Failure of a gene-reading quality-control mechanism called Integrator leaves cells littered with abnormal RNA strands that increase cell stress and may contribute to diseases such as cancer and neurodegeneration, a new study has found.
- By STEPHANIE DUTCHEN
The federally funded research, published April 14 in Cell, is the first to reveal the consequences of such failures. In doing so, it explains some of the symptoms seen in patients with Integrator mutations that have stumped doctors and suggests a path toward treatment.
"Normally you can look at the altered gene activity in patients with a mutation and understand how you get from there to the patient's symptoms. But with Integrator, the gene activity doesn't explain the symptoms," said senior author Karen Adelman, the Edward S. Harkness Professor of Biological Chemistry and Molecular Pharmacology in the Blavatnik Institute at Harvard Medical School.

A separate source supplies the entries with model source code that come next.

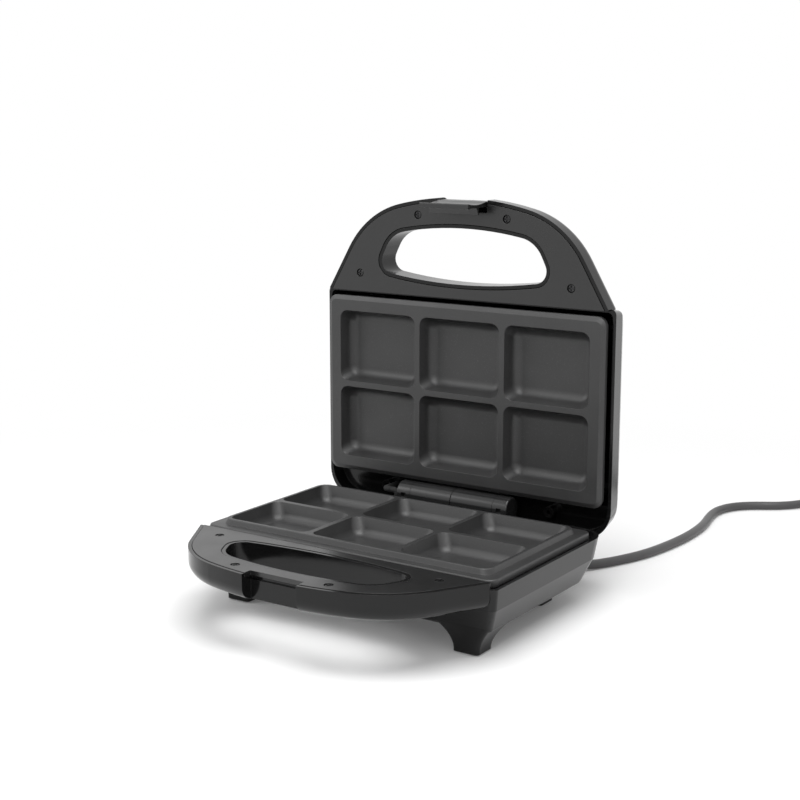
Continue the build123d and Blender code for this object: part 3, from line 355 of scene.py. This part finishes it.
def make_floor():
    """White floor that keeps the object's shadow and turns to pure white further out."""
    corners = [(-floor_half, -floor_half, 0), (floor_half, -floor_half, 0),
               (floor_half, floor_half, 0), (-floor_half, floor_half, 0)]
    mesh = bpy.data.meshes.new("floor")
    mesh.from_pydata(corners, [], [(0, 1, 2, 3)])
    floor = bpy.data.objects.new("floor", mesh)
    bpy.context.scene.collection.objects.link(floor)
    material = bpy.data.materials.new("floor")
    material.use_nodes = True
    tree = material.node_tree
    tree.nodes.clear()
    out = tree.nodes.new("ShaderNodeOutputMaterial")
    diffuse = tree.nodes.new("ShaderNodeBsdfDiffuse")
    white = tree.nodes.new("ShaderNodeEmission")
    blend = tree.nodes.new("ShaderNodeMixShader")
    place = tree.nodes.new("ShaderNodeTexCoord")
    away = tree.nodes.new("ShaderNodeVectorMath")
    fade = tree.nodes.new("ShaderNodeMapRange")
    seen = tree.nodes.new("ShaderNodeMath")
    tone = tree.nodes.new("ShaderNodeMix")
    away.operation = "LENGTH"
    fade.interpolation_type = "SMOOTHSTEP"
    seen.operation = "MULTIPLY"
    tone.data_type = "RGBA"
    for name, value in (("From Min", fade_start), ("From Max", fade_end), ("To Min", fade_least),
                        ("To Max", 1.0)):
        fade.inputs[name].default_value = value
    tone.inputs["A"].default_value = (floor_tone, floor_tone, floor_tone, 1.0)
    tone.inputs["B"].default_value = (1.0, 1.0, 1.0, 1.0)
    switch = ray_switch(tree)
    for start, end in ((place.outputs["Object"], away.inputs[0]),
                       (away.outputs["Value"], fade.inputs["Value"]),
                       (fade.outputs["Result"], seen.inputs[0]), (switch, seen.inputs[1]),
                       (switch, tone.inputs["Factor"]),
                       (tone.outputs["Result"], diffuse.inputs["Color"]),
                       (seen.outputs["Value"], blend.inputs["Fac"]),
                       (diffuse.outputs["BSDF"], blend.inputs[1]),
                       (white.outputs["Emission"], blend.inputs[2]),
                       (blend.outputs["Shader"], out.inputs["Surface"])):
        tree.links.new(start, end)
    mesh.materials.append(material)


def make_world():
    """Even pale surround; white where it is seen or mirrored."""
    world = bpy.data.worlds.new("studio")
    bpy.context.scene.world = world
    world.use_nodes = True
    tree = world.node_tree
    back = tree.nodes["Background"]
    back.inputs["Color"].default_value = (1.0, 1.0, 1.0, 1.0)
    mix = tree.nodes.new("ShaderNodeMix")
    tree.links.new(ray_switch(tree), mix.inputs["Factor"])
    mix.inputs["A"].default_value = world_strength
    mix.inputs["B"].default_value = 1.0
    tree.links.new(mix.outputs["Result"], back.inputs["Strength"])


def soft_light(name, place, target, size, power):
    """Large square lamp that looks at a point."""
    data = bpy.data.lights.new(name, "AREA")
    data.shape = "SQUARE"
    data.size = size
    data.energy = power
    lamp = bpy.data.objects.new(name, data)
    bpy.context.scene.collection.objects.link(lamp)
    lamp.location = place
    lamp.rotation_euler = (Vector(target) - Vector(place)).to_track_quat("-Z", "Y").to_euler()


def make_studio():
    """Floor, world, and soft light from above, the left and the front."""
    make_floor()
    make_world()
    for lamp in lamps:
        soft_light(*lamp)


make_camera()
cord = make_cord()
materials = make_materials()
dress(materials)
cord.data.materials.append(materials["cord_rubber"])
make_studio()
bpy.context.scene.view_settings.view_transform = "Standard"
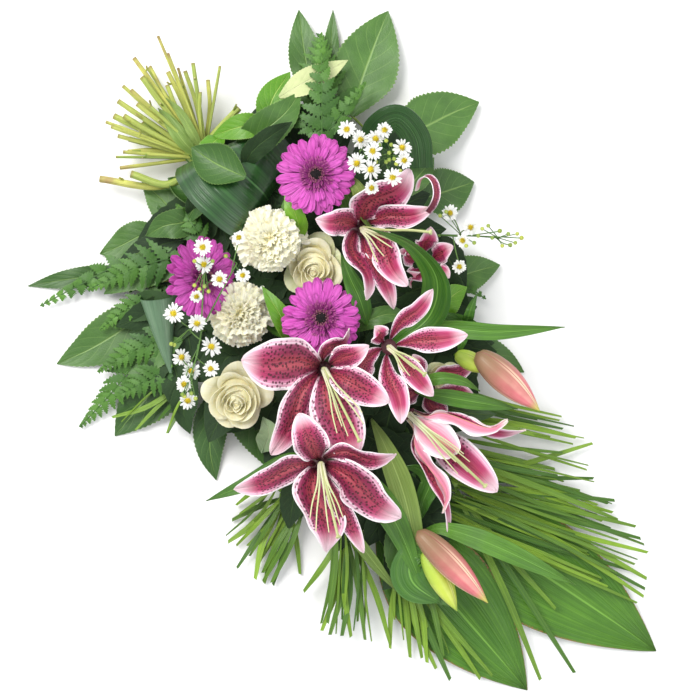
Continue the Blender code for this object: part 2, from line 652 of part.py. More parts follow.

"We discovered that it's not certain genes causing the symptoms, it's the abundance of poor-quality, incomplete RNAs that are made when Integrator is mutated," she said.
The results call for more attention to incomplete RNAs, which have been generally overlooked in research and medicine.
"I've been studying gene transcription for a long time, and the focus has always been on measuring the amount of mature, full-length RNA made from each gene." Adelman said. "We're proposing that the immature RNA that most studies ignore is the very thing that causes cell stress and damage."
The new work opens the door to better understanding diseases associated not just with Integrator mutations but with other, similar malfunctions in RNA production.
The importance of finishing the gene marathon
Integrator is one of many protein complexes in the cell nucleus that help control which genes can be "read" and ultimately translated into the proteins that perform the functions of life.
Adelman and colleagues - led by first author Apoorva Baluapuri, research fellow in biological chemistry and molecular pharmacology in the Adelman Lab - focused on Integrator because mutations in it have been linked to neurologic and blood disorders, cancers, ciliopathies, developmental abnormalities, and other diseases.
Integrator ensures that the machinery preparing to read a gene sequence can make it all the way to the end of the gene. That can be quite a challenge for very long genes.
"It's like how race officials don't let any random person show up to run the Boston Marathon; they hold time trials to make sure runners can finish," Adelman said.
But sometimes, when there's a mutation in the Integrator complex, machinery that's not up to the task sneaks into the gene.
"It's like letting me start a marathon. It would be okay for a short distance, but I'd never make it to the end," Adelman said.